*What is needed*
Every line must be returned precisely as it is written.
-- Material for this exercise start --
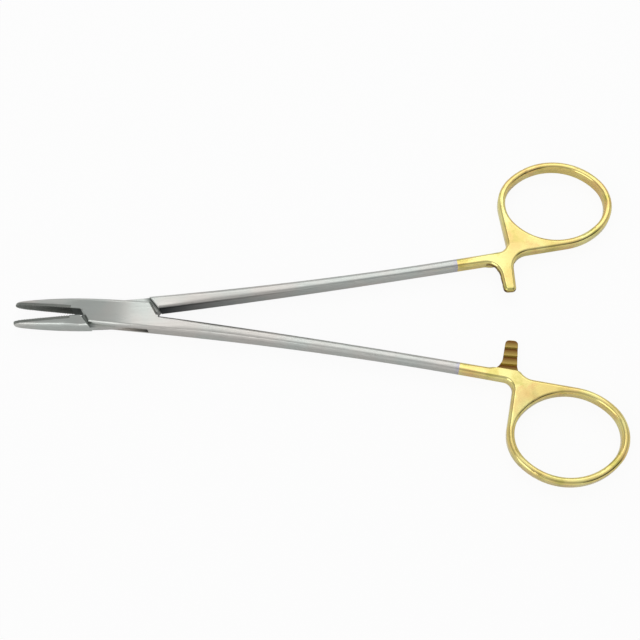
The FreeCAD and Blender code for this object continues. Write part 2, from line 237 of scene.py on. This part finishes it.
def satinSteel(tree, place, side):
    look = steelLook
    across, along = fromCentrePlane(tree, place, side), fromPin(tree, place, side, pose["opening"])
    cast = addNode(tree, "ShaderNodeMix", {
        0: drift(tree, place, look["castSize"], look["castSpan"]),
        6: linear(look["greenCast"]), 7: linear(look["tanCast"])}, data_type="RGBA")
    colour = addNode(tree, "ShaderNodeMix", {
        0: look["castShare"], 6: linear(look["colour"]), 7: cast.outputs[2]}, data_type="RGBA").outputs[2]
    stretched = addNode(tree, "ShaderNodeMapping", {
        "Vector": place, "Rotation": (0, 0, -side * math.radians(look["grindAngle"])),
        "Scale": (1 / look["brushStretch"], 1.0, 1.0)})
    brush = addNode(tree, "ShaderNodeTexNoise", {
        "Vector": stretched.outputs["Vector"], "Scale": 1 / look["brushSpacing"],
        "Detail": look["brushDetail"]})
    (low, high), spread = look["brushSpan"], look["roughnessSpread"]
    rough = addNode(tree, "ShaderNodeMapRange", {
        "Value": brush.outputs["Fac"], "From Min": low, "From Max": high,
        "To Min": look["roughness"] - spread, "To Max": look["roughness"] + spread}).outputs[0]
    normal = addNode(tree, "ShaderNodeBump", {
        "Height": brush.outputs["Fac"], "Distance": look["brushDepth"] * mm,
        "Strength": look["brushStrength"], "Normal": groundFaces(tree, across, along)})
    # Painted shade over the steel's colour, with a duller roughness: behind the inserts, on the inner walls
    # near the crotch and in the tang's corners
    for mask, tone in ((paintedBiteShade(tree, across, along), paintedShadeLook["paintedBiteShade"]),
                       (paintedInnerShade(tree, across, along), paintedShadeLook["paintedInnerShade"]),
                       (tangCorners(tree, place, across, along), paintedShadeLook["tang"])):
        colour = addNode(tree, "ShaderNodeMix", {
            0: mask, 6: colour, 7: linear(tone)}, data_type="RGBA").outputs[2]
        rough = addNode(tree, "ShaderNodeMix", {0: mask, 2: rough, 3: paintedShadeLook["roughness"]}).outputs[0]
    return colour, rough, normal.outputs["Normal"]


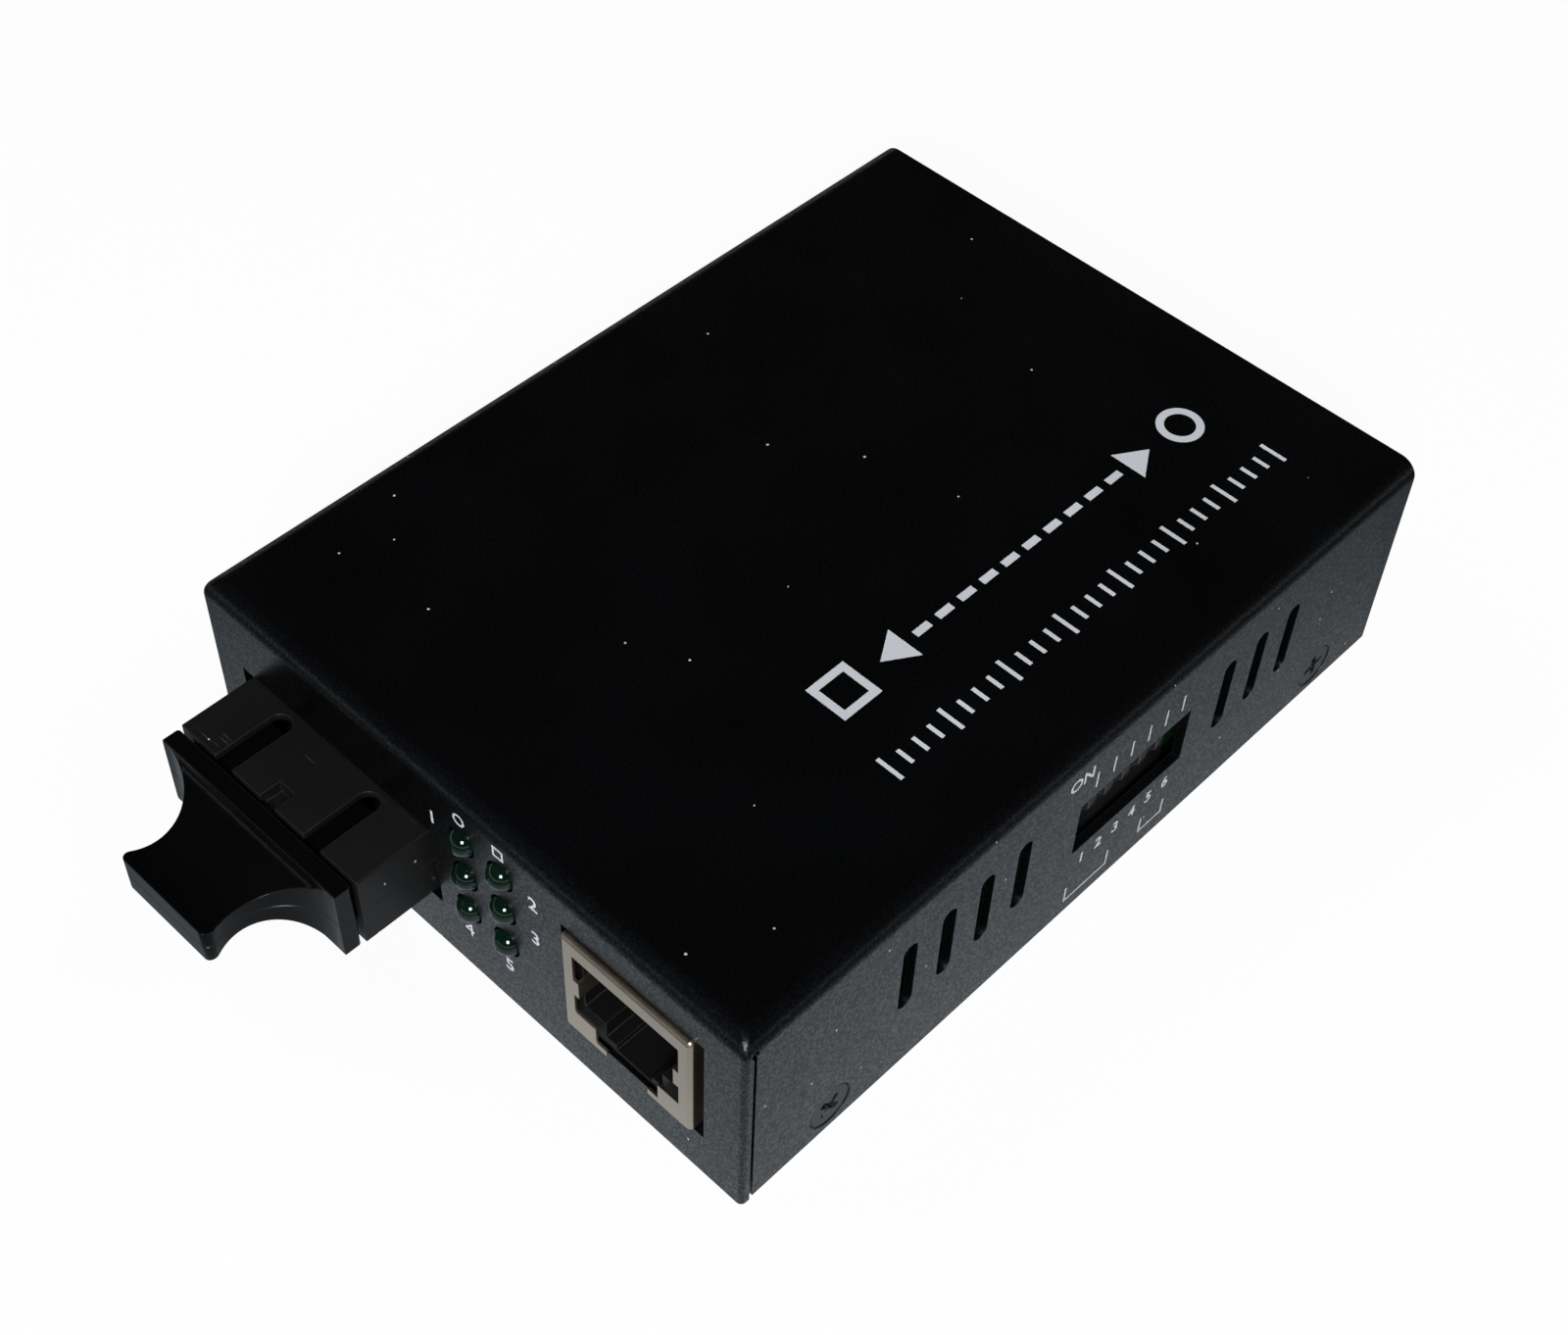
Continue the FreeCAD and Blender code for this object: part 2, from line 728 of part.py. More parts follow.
# ---- RJ45 jack --------------------------------------------------------------------------
def jack_mouth(inset, foot, start, length):
    """The window's outline with its stepped latch opening down to foot, pushed along Y."""
    low = deck + window_low + inset
    high = deck + window_low + window_height - inset
    wide, step, slim = (w / 2 - inset for w in (window_width, step_width, latch_width))
    ledge = deck + window_low - step_drop + inset
    half = [(wide, high), (wide, low), (step, low), (step, ledge), (slim, ledge), (slim, foot)]
    outline = half + [(-x, z) for x, z in reversed(half)]
    return prism([(jack_x + x, start, z) for x, z in outline], ALONG, length)


def jack_leg_holes():
    """(x, y, width, depth) of the shield's two legs in the board."""
    x_off = (jack_width - jack_sheet) / 2
    y = jack_face + jack_depth / 2
    return [(jack_x + s * x_off, y, jack_sheet, leg_width) for s in (-1, 1)]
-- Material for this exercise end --
*Exercise answer*
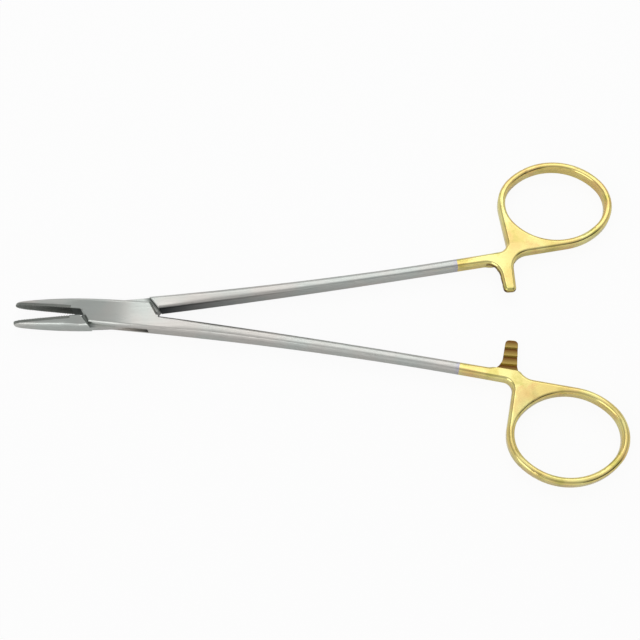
The FreeCAD and Blender code for this object continues. Write part 2, from line 237 of scene.py on. This part finishes it.
def satinSteel(tree, place, side):
    look = steelLook
    across, along = fromCentrePlane(tree, place, side), fromPin(tree, place, side, pose["opening"])
    cast = addNode(tree, "ShaderNodeMix", {
        0: drift(tree, place, look["castSize"], look["castSpan"]),
        6: linear(look["greenCast"]), 7: linear(look["tanCast"])}, data_type="RGBA")
    colour = addNode(tree, "ShaderNodeMix", {
        0: look["castShare"], 6: linear(look["colour"]), 7: cast.outputs[2]}, data_type="RGBA").outputs[2]
    stretched = addNode(tree, "ShaderNodeMapping", {
        "Vector": place, "Rotation": (0, 0, -side * math.radians(look["grindAngle"])),
        "Scale": (1 / look["brushStretch"], 1.0, 1.0)})
    brush = addNode(tree, "ShaderNodeTexNoise", {
        "Vector": stretched.outputs["Vector"], "Scale": 1 / look["brushSpacing"],
        "Detail": look["brushDetail"]})
    (low, high), spread = look["brushSpan"], look["roughnessSpread"]
    rough = addNode(tree, "ShaderNodeMapRange", {
        "Value": brush.outputs["Fac"], "From Min": low, "From Max": high,
        "To Min": look["roughness"] - spread, "To Max": look["roughness"] + spread}).outputs[0]
    normal = addNode(tree, "ShaderNodeBump", {
        "Height": brush.outputs["Fac"], "Distance": look["brushDepth"] * mm,
        "Strength": look["brushStrength"], "Normal": groundFaces(tree, across, along)})
    # Painted shade over the steel's colour, with a duller roughness: behind the inserts, on the inner walls
    # near the crotch and in the tang's corners
    for mask, tone in ((paintedBiteShade(tree, across, along), paintedShadeLook["paintedBiteShade"]),
                       (paintedInnerShade(tree, across, along), paintedShadeLook["paintedInnerShade"]),
                       (tangCorners(tree, place, across, along), paintedShadeLook["tang"])):
        colour = addNode(tree, "ShaderNodeMix", {
            0: mask, 6: colour, 7: linear(tone)}, data_type="RGBA").outputs[2]
        rough = addNode(tree, "ShaderNodeMix", {0: mask, 2: rough, 3: paintedShadeLook["roughness"]}).outputs[0]
    return colour, rough, normal.outputs["Normal"]


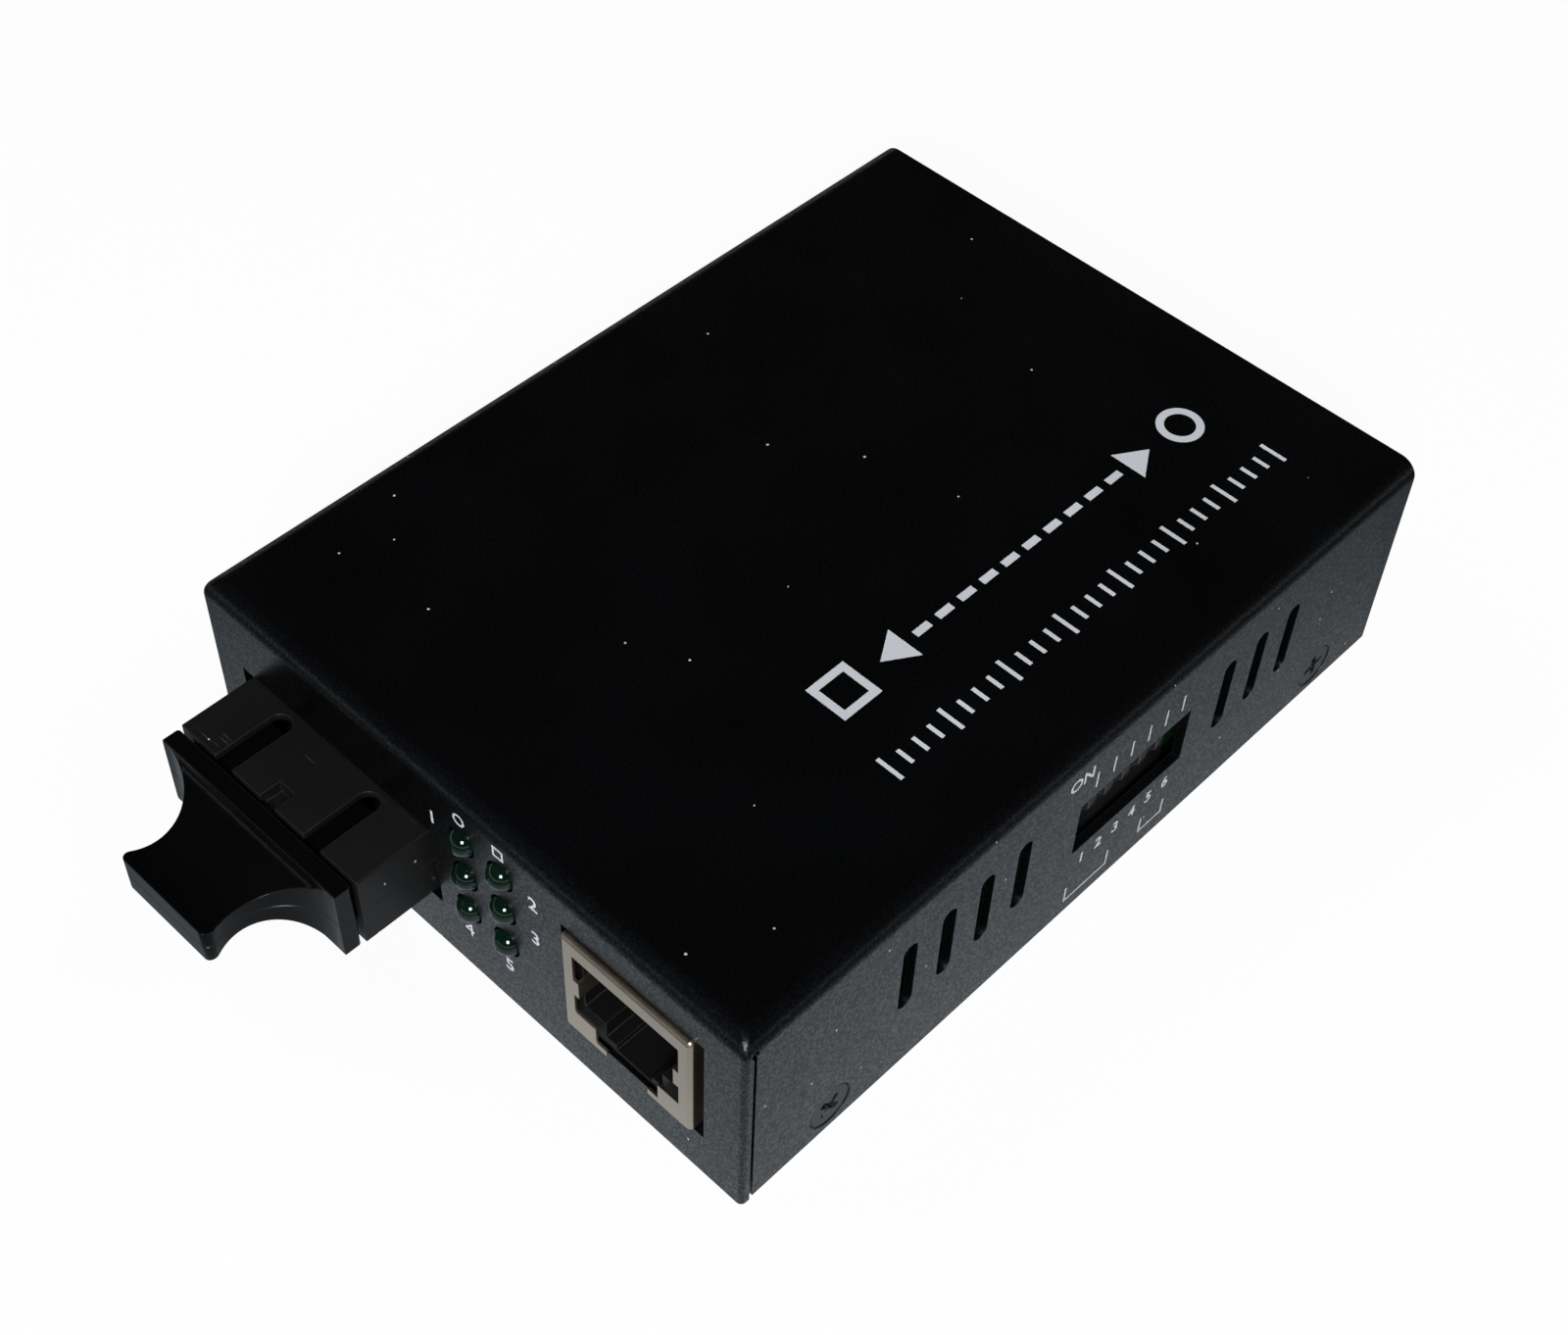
Continue the FreeCAD and Blender code for this object: part 2, from line 728 of part.py. More parts follow.
# ---- RJ45 jack --------------------------------------------------------------------------
def jack_mouth(inset, foot, start, length):
    """The window's outline with its stepped latch opening down to foot, pushed along Y."""
    low = deck + window_low + inset
    high = deck + window_low + window_height - inset
    wide, step, slim = (w / 2 - inset for w in (window_width, step_width, latch_width))
    ledge = deck + window_low - step_drop + inset
    half = [(wide, high), (wide, low), (step, low), (step, ledge), (slim, ledge), (slim, foot)]
    outline = half + [(-x, z) for x, z in reversed(half)]
    return prism([(jack_x + x, start, z) for x, z in outline], ALONG, length)


def jack_leg_holes():
    """(x, y, width, depth) of the shield's two legs in the board."""
    x_off = (jack_width - jack_sheet) / 2
    y = jack_face + jack_depth / 2
    return [(jack_x + s * x_off, y, jack_sheet, leg_width) for s in (-1, 1)]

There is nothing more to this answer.